Trabalhadores forjando suas próprias identidades
Lavini Castro*
De acordo com Juçara Mello em seu artigo Trabalhadores em festa: Associativismo Recreativo e Construção de Identidades, as identidades de trabalhadores podem ser forjadas em diferentes espaços coletivos, não apenas a partir da relação de dominação que ocorre no ambiente de trabalho.
Mello problematiza o conceito de operariado tutelado destacando a fragilidade do termo ao expandir a ideia de que o trabalhador interage em diferentes espaços constituindo sua presença social, histórica e cultural no meio em que vive. Experiências familiares, de vizinhança e de lazer são, no entendimento da autora, espaços de atuação de elementos sociais que constituem sua presença cultural e histórica.
Nesse sentido, conta-nos a autora, não é somente o ambiente de trabalho que sofre investidas de racionalização e controle, os espaços de lazer também sofrem investidas patronais, por serem locais de interação e formação de identidades, que tentassem garantir o controle dos trabalhadores. Assim afirma a autora:
"O modelo de administração praticado por esses empresários desde o início de suas chegadas a Santo Aleixo, pautou-se pela tentativa de dominação de sua força de trabalho por meio do controle de todos as suas atividades cotidianas, fossem elas as concernentes ao espaços de trabalho ou de lazer" (MELLO, 2015, pág. 311)
Observamos o interesse dos empresários em controlar o lazer dos trabalhadores por meio de clubes esportivos, espaços com estreita vinculação com as fábricas. O controle fazia-se pelo patrocínio dos empresários a esses clubes, estratégia de dominação semelhante, a autora nos conta que ocorria também com os blocos de carnaval.
Mello lança nosso olhar para enxergar a diversidade estratégica de dominação dos patrões em relação aos trabalhadores, inovando a análise a respeito do multifacetado mundo do trabalho, pois questiona explicações sobre a ideia de operariado tutelado vinculada a grandes ideologias, mostrando a complexidade de tensões e ajustes que perpassam a dominação patronal e as estratégias de resistência das classes trabalhadoras, evidenciando um eterno negociar na relação patrão/empregado.
Um bom exemplo de espaço de estratégia de dominação empresarial e resistência do trabalhador, no cenário analisado por Mello, foi o carnaval de Santo Aleixo. Especificamente, na realidade analisada, o carnaval era visto como momento de "suspensão da rotina de trabalho", "quebra do cotidiano" ou "um tempo fora do normal". Era um momento simbólico em que se liberava do poder, de fato, do patrão podendo inclusive ridicularizar a relação de poder do empresário sobre o operário.
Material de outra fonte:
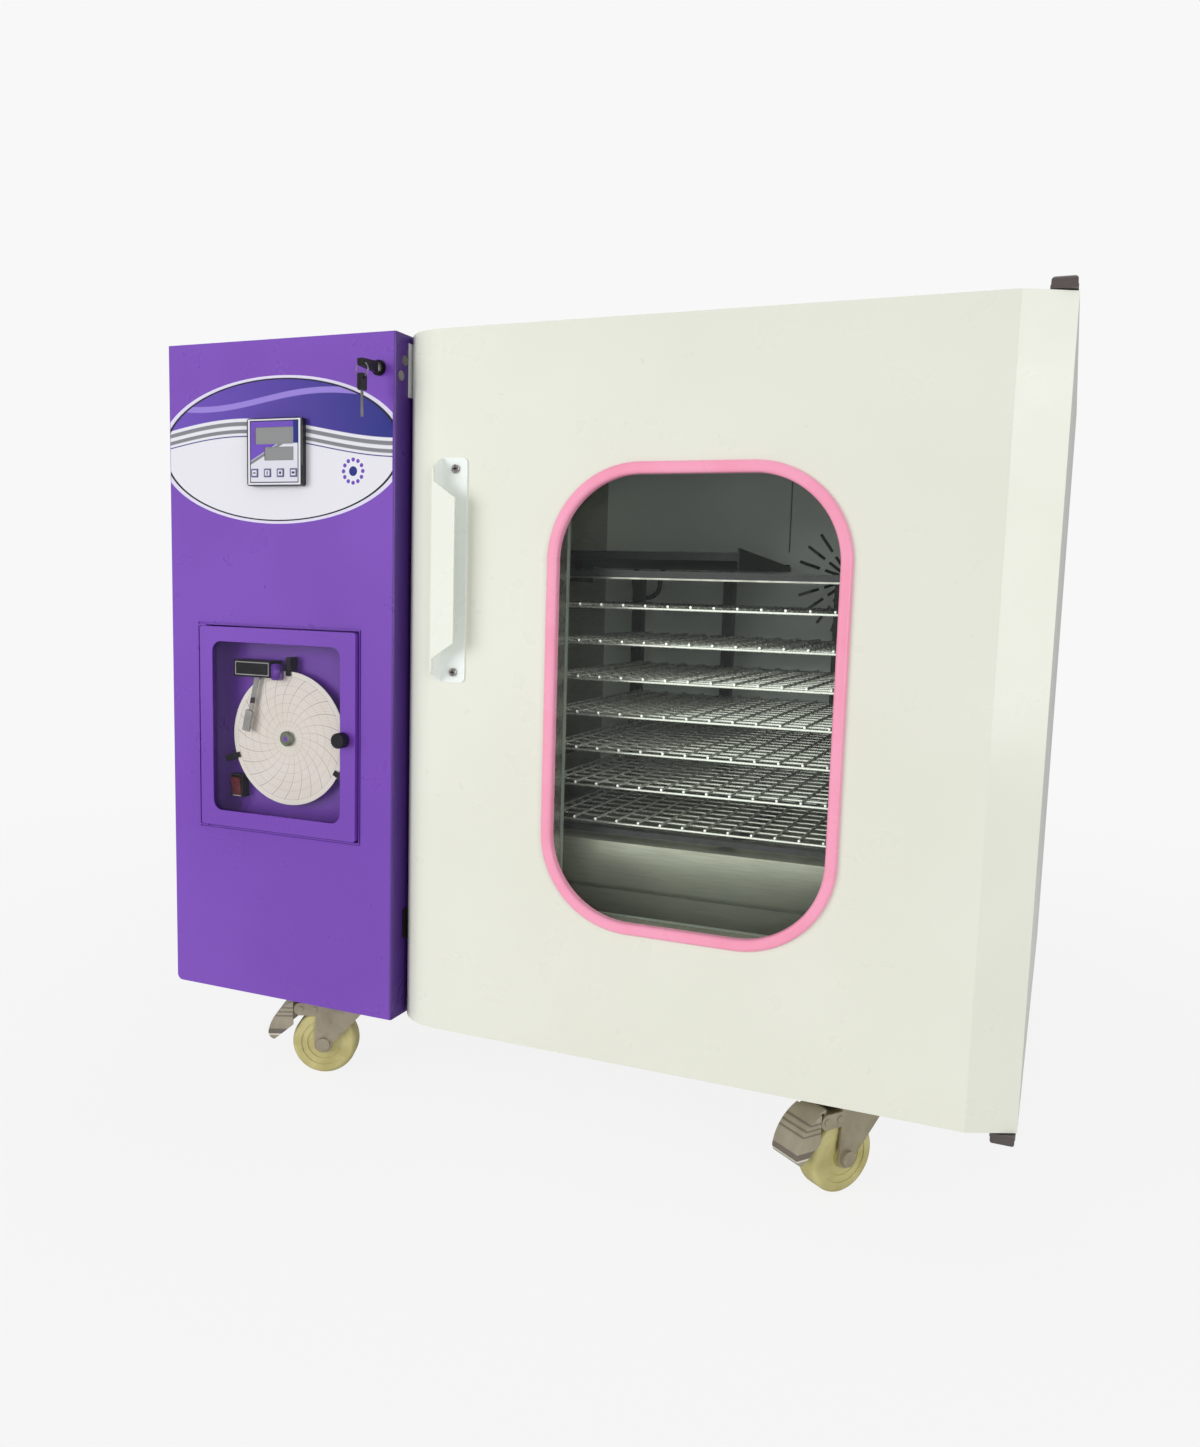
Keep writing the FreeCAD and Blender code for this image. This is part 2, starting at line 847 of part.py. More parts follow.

Nesse momento percebe a tensão social em tom simbólico sarcástico, em que o trabalhador questiona o sistema, quebrando o modelo social de poder.
A relação entre empresariado e operariado ocorre diante de um jogo de tensão social, que ora mantém modelos sociais, ora se apropria e recria novos formatos de relações, dessa forma não há como manter o conceito de operariado tutelado, plenamente submetido à dominação empresarial, pois os grupos sociais não são meros reprodutores da cultura hegemônica da qual estão emersos. Enquanto sujeitos históricos consumimos cultura, nos apropriamos, reapropriamos e ressinificamos a lógica na qual estamos inseridos, como já nos falava Certeau (1989) a respeito do homem ordinário e os ajustes ao sistema. No caso em tela, os trabalhadores de Santo Aleixo, interagiram nos espaços de trabalho e lazer, e organizaram em tais espaços seus próprios interesses, forjando suas identidades nas possibilidades diante as tensões sociais.
Referência Bibliográfica
CERTEAU, Michel. Artes de Fazer a Invenção do cotidiano. Michel Certeau; Tradução Efraim Ferreira Alves - Petrópoles: Editora Vozes, 1998.
* Mestre em Relações Étnico Raciais, Membro Pesquisador da Associação Brasileira de Pesquisadores Negros, Pesquisadora do LHER/ERARIR e Co-coordenadora Linha de Pesquisa do LHER/UFRJ: Fundamentalismo religioso, diversidades e laicidade no ambiente escolar: os desafios para a escola e os profissionais da educação.